Le charme de Dos au soleil me semble tenir à une posture. J’en parlais avant sous le terme de fabrique de l’écrivain. Je suis assez sensible, au passage, que cette construction de soi se fasse au féminin. Frédérique Germanaud instaure une sorte de filiation féminine, un jeu de référence à des autrices, à toutes les femmes qui l’ont précédée dans la maison où elle habite et qu’elle quitte pour rendre possible l’écriture. Le grand mot est lâché : écriture. Le livre ne semble d’ailleurs n’avoir d’autre sujet mais, heureusement, d’autres finalités. Une part de moi s’agace, sans doute parce qu’elle a été très marquée par cette esthétique, de cette propension, déclarée très française, à écrire des livres ressassant les conditions de l’écriture  (sur quel carnet, dans quelle ivresse ou plus intéressant à partir de quelles lectures ?). Contrairement à Cécile Lapertot dans Ce qui est monstrueux est normale, la confiance de l’autrice dans la rédemption par le style paraît moins naïve. Sans doute parce que Dos au soleil navigue entre deux mers et souligne assez finement à quel point le témoignage est une fiction, la fabrique de l’écrivain une façon de s’inventer un je qui n’existe pas, de se porter vers un sujet qui soit, pour l’essentiel, l’absence.

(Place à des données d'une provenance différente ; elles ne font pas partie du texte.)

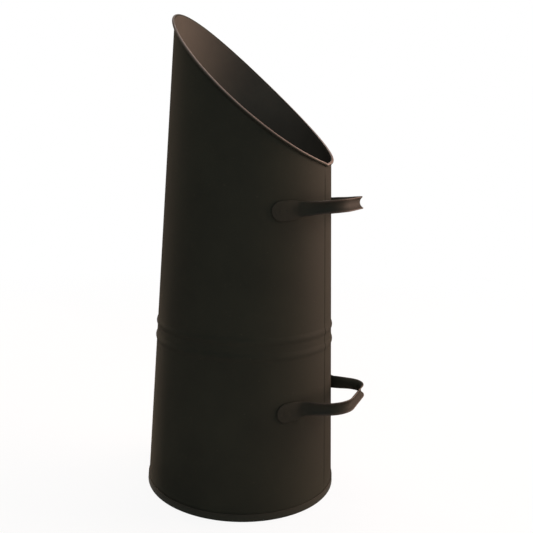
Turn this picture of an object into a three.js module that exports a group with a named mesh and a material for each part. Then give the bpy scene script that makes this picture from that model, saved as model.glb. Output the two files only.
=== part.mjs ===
// Coal scuttle (coal hod): a tapered sheet-steel tube with a slanted mouth, for carrying coal to a
// stove and tipping it in over the tall side. One rolled wall sheet with a lock seam, a base pan
// clinched over its bottom edge, a wire inside the rolled rim, and two pressed channel handles
// welded to the low side by their flat round ends.
//
// Frame: +Z up from the floor, +X from the tube towards the handles, the tall pouring side at -X.
// Azimuths are measured about the tube's own axis, from +X towards +Y.
// The finished group is set over the middle of its own footprint.

import * as THREE from 'three';

// ---------------------------------------------------------------- driving sizes (mm, degrees)

// Tube
const BASE_RADIUS = 99.7;         // outer face of the wall at floor level
const TOP_RADIUS = 76.8;          // outer face of the wall at the height of the tall side
const TALL_SIDE_HEIGHT = 487.5;   // top of the rim on the pouring side
const LOW_SIDE_HEIGHT = 344.2;    // top of the rim on the handle side, without its notch
const SIDE_SAG = 2.9;             // how far the mouth's two sides hang below a plain slant
const SHEET = 0.6;                // thickness of the wall sheet and of the base pan
const CLEARANCE = 0.3;            // gap between pieces that are clinched or welded together

// Two swaged stiffening beads round the tube
const LOWER_BEAD_HEIGHT = 160.5;
const BEAD_SPACING = 15.5;
const BEAD_WIDTH = 10;
const BEAD_RISE = 1.1;

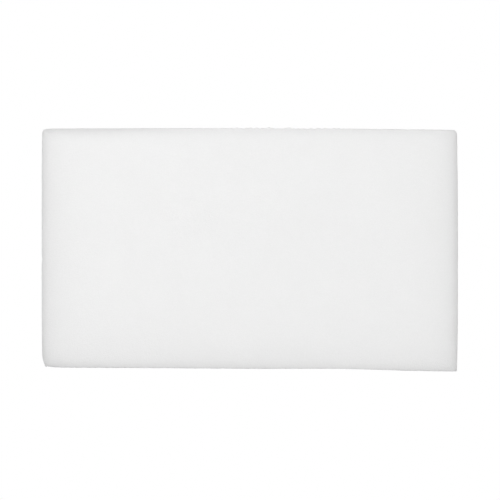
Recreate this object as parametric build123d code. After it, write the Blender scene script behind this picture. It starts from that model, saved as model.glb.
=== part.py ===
"""Two-sided nail buffer block: a die-cut foam core with a coated-abrasive sheet bonded to each face.

Millimetres, +Z up. X runs along the block's length and Y across its width, with the rear edge at +Y.
The origin is the middle of the block's plan, on the plane that the lower face rests on.
The block is one bonded laminate, so nothing in it moves.
"""

import os
from math import sqrt

from build123d import *

# The block as cut from its laminated sheet.
BLOCK_LENGTH = 38.0
BLOCK_WIDTH = 22.0
BLOCK_THICKNESS = 12.5

# The cut is a little out of square: each long edge falls this far from the left end to the right.
REAR_EDGE_FALL = 0.12
FRONT_EDGE_FALL = 0.38

# Plan corners as the cutting rule leaves them. The front left one is not round: there the left
# end curves in over RELIEF_LENGTH and meets the front edge RELIEF_DEPTH inside the end.
REAR_LEFT_RADIUS = 0.4
REAR_RIGHT_RADIUS = 0.45
FRONT_RIGHT_RADIUS = 0.15
RELIEF_LENGTH = 1.3
RELIEF_DEPTH = 0.32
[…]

saisir des instants dans leur fugacité, une certaine luminosité, un ton de voix, un mot inhabituel, un regard qui glisse.

La très grande réussite de ce livre, outre sa langue discrètement poétique et heurtée pour donner voix aux interstices dans lesquelles elle se déploie, est de parvenir, dans ces réticences et oscillations, à donner des images de l’exil. Au fond, le lecteur finit par s’intégrer totalement à la posture de l’autrice, à son « système racinaire fait d’arpentages et de lectures », une façon fictive d’être ici. Pour rester dans une filiation féminine, j’ai aimé la manière dont, pour reprendre une réflexion de Mona Cholet qu’un jour il faudrait que je lise, Frédérique Germanaud assume de rester chez elle, d’en faire une façon de connaissance par les gouffres. « Je crois qu’intimement, il est possible d’accéder à une connaissance. » Dos au soleil devient alors une reconstitution où « l’essentiel est de ne pas renoncer à la beauté. » La posture a donc une certaine majesté, plutôt que de se rendre en Algérie, de revenir dans ce qui s’est constitué, par l’exil, comme un paradis, l’autrice dessine le destin des navires ayant transporté les pieds-noirs. Il n’en reste plus rien. Obstinément, ce vide est le point de départ de Dos au soleil. Aucune idéalisation de cette « pesante filiation coloniale » mais plutôt reflet du monde et de notre maintenant

Des espaces d’inhumanité, il y en a partout. {…} Intarissable tristesse. J’ai de la honte et du dégoût. Pour les Pieds-Noirs, non.

La force de la posture (jamais entièrement choisi mais plutôt revendiquée par acclimatation) de Frédérique Germanaud vient de ses perpétuelles questions. Pourquoi vouloir ressusciter la vie de ses ancêtres, de son passé auquel elle se sent si peu attachée, comment le faire à l’heure où tant de population sont elles-mêmes contraintes à un exil que nous ne savons recevoir ? Pas une once de nostalgie dans Dos au soleil mais plutôt la question de savoir ce qu’elle a elle-même hérité, ce qui la frappe encore dans son corps et ses pensées, de cette Algérie en tant que « zone mentale, un imaginaire inaccessible ». Une lumière peut-être, la présence insoupçonnée d’arbres. Tout cela lui apparaît par des conversations plus ou moins imaginaires avec Amin, le tenancier d’un bistro qu’elle choisit – pas que par dérision – de baptiser L’odyssée, par des recherches internet comme nouveau lieu de recomposition du réel,  par des lectures surtout. Le réel dans les failles puisque, comme le disait Bataille, « l’homme est ce qui lui manque » Dans une écriture à « l’os », comme le dit l’autrice,  pleine d’invention et d’ellipses Dos au soleil suscite des images, rares mais pertinentes mais dessine, dans l’espace de l’écriture, une façon d’être qu’au fond le lecteur vient à envier : « J’avance brouillon, je vis pareil. D’évidences en doutes. Perdant de belles occasions. » Si la littérature est ce qui reste, ce qui sans parler ne se tait jamais tout à fait, soyons certains que Dos au soleil en capture des bribes. Sans doute aussi par les très belles lectures dont Frédérique Germanaud recueille de si décisifs fragments.